• Work to do:
The listing below is to be output in its exact form.

[start of Given material]

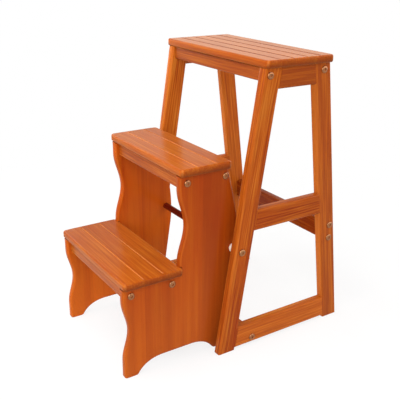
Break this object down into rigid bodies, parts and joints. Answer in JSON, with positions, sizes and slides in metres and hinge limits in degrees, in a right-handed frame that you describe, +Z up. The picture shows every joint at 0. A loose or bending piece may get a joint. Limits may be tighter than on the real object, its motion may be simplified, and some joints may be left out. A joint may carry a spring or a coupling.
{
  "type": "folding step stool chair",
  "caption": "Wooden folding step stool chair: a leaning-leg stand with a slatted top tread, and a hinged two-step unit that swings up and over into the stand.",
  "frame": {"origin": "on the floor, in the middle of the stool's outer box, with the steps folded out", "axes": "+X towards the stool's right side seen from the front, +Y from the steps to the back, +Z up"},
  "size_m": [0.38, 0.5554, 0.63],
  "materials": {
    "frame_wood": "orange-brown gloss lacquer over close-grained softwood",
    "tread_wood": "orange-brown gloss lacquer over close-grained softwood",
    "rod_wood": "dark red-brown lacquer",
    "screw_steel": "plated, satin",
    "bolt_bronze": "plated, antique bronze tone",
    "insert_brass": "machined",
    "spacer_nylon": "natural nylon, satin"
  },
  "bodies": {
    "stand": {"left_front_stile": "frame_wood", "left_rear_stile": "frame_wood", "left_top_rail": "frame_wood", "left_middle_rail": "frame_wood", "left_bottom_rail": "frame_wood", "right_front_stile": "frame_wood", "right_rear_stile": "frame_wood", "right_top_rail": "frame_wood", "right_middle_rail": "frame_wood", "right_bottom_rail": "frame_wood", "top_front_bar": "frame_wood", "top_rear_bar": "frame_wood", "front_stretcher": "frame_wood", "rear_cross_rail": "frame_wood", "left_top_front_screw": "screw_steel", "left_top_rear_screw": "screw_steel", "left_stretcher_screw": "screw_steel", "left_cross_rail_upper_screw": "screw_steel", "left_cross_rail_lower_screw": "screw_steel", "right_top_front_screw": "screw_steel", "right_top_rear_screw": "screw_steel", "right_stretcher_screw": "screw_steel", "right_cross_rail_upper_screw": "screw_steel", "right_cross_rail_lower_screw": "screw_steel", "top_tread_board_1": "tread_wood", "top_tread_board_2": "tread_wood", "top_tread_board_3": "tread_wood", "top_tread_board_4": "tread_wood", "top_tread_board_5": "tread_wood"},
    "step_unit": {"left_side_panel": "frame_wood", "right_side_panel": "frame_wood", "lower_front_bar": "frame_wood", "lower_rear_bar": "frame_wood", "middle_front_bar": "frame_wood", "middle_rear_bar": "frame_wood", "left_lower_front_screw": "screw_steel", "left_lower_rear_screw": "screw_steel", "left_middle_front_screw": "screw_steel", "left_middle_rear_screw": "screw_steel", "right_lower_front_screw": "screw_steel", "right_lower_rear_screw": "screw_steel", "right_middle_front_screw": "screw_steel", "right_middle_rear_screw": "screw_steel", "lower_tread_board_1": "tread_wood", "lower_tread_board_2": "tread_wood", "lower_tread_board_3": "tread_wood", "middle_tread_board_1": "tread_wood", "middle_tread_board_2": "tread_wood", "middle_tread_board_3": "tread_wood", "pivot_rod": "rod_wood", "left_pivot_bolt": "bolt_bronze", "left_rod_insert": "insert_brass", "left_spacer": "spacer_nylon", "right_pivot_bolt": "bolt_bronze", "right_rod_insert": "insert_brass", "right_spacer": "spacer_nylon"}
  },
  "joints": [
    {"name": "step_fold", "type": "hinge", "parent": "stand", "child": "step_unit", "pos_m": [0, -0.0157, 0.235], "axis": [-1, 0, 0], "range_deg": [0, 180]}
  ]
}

[end of Given material]

• Answer to this exercise:
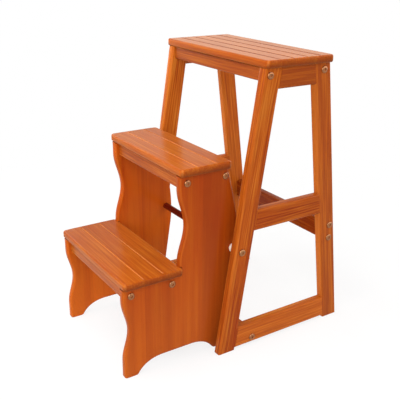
Break this object down into rigid bodies, parts and joints. Answer in JSON, with positions, sizes and slides in metres and hinge limits in degrees, in a right-handed frame that you describe, +Z up. The picture shows every joint at 0. A loose or bending piece may get a joint. Limits may be tighter than on the real object, its motion may be simplified, and some joints may be left out. A joint may carry a spring or a coupling.
{
  "type": "folding step stool chair",
  "caption": "Wooden folding step stool chair: a leaning-leg stand with a slatted top tread, and a hinged two-step unit that swings up and over into the stand.",
  "frame": {"origin": "on the floor, in the middle of the stool's outer box, with the steps folded out", "axes": "+X towards the stool's right side seen from the front, +Y from the steps to the back, +Z up"},
  "size_m": [0.38, 0.5554, 0.63],
  "materials": {
    "frame_wood": "orange-brown gloss lacquer over close-grained softwood",
    "tread_wood": "orange-brown gloss lacquer over close-grained softwood",
    "rod_wood": "dark red-brown lacquer",
    "screw_steel": "plated, satin",
    "bolt_bronze": "plated, antique bronze tone",
    "insert_brass": "machined",
    "spacer_nylon": "natural nylon, satin"
  },
  "bodies": {
    "stand": {"left_front_stile": "frame_wood", "left_rear_stile": "frame_wood", "left_top_rail": "frame_wood", "left_middle_rail": "frame_wood", "left_bottom_rail": "frame_wood", "right_front_stile": "frame_wood", "right_rear_stile": "frame_wood", "right_top_rail": "frame_wood", "right_middle_rail": "frame_wood", "right_bottom_rail": "frame_wood", "top_front_bar": "frame_wood", "top_rear_bar": "frame_wood", "front_stretcher": "frame_wood", "rear_cross_rail": "frame_wood", "left_top_front_screw": "screw_steel", "left_top_rear_screw": "screw_steel", "left_stretcher_screw": "screw_steel", "left_cross_rail_upper_screw": "screw_steel", "left_cross_rail_lower_screw": "screw_steel", "right_top_front_screw": "screw_steel", "right_top_rear_screw": "screw_steel", "right_stretcher_screw": "screw_steel", "right_cross_rail_upper_screw": "screw_steel", "right_cross_rail_lower_screw": "screw_steel", "top_tread_board_1": "tread_wood", "top_tread_board_2": "tread_wood", "top_tread_board_3": "tread_wood", "top_tread_board_4": "tread_wood", "top_tread_board_5": "tread_wood"},
    "step_unit": {"left_side_panel": "frame_wood", "right_side_panel": "frame_wood", "lower_front_bar": "frame_wood", "lower_rear_bar": "frame_wood", "middle_front_bar": "frame_wood", "middle_rear_bar": "frame_wood", "left_lower_front_screw": "screw_steel", "left_lower_rear_screw": "screw_steel", "left_middle_front_screw": "screw_steel", "left_middle_rear_screw": "screw_steel", "right_lower_front_screw": "screw_steel", "right_lower_rear_screw": "screw_steel", "right_middle_front_screw": "screw_steel", "right_middle_rear_screw": "screw_steel", "lower_tread_board_1": "tread_wood", "lower_tread_board_2": "tread_wood", "lower_tread_board_3": "tread_wood", "middle_tread_board_1": "tread_wood", "middle_tread_board_2": "tread_wood", "middle_tread_board_3": "tread_wood", "pivot_rod": "rod_wood", "left_pivot_bolt": "bolt_bronze", "left_rod_insert": "insert_brass", "left_spacer": "spacer_nylon", "right_pivot_bolt": "bolt_bronze", "right_rod_insert": "insert_brass", "right_spacer": "spacer_nylon"}
  },
  "joints": [
    {"name": "step_fold", "type": "hinge", "parent": "stand", "child": "step_unit", "pos_m": [0, -0.0157, 0.235], "axis": [-1, 0, 0], "range_deg": [0, 180]}
  ]
}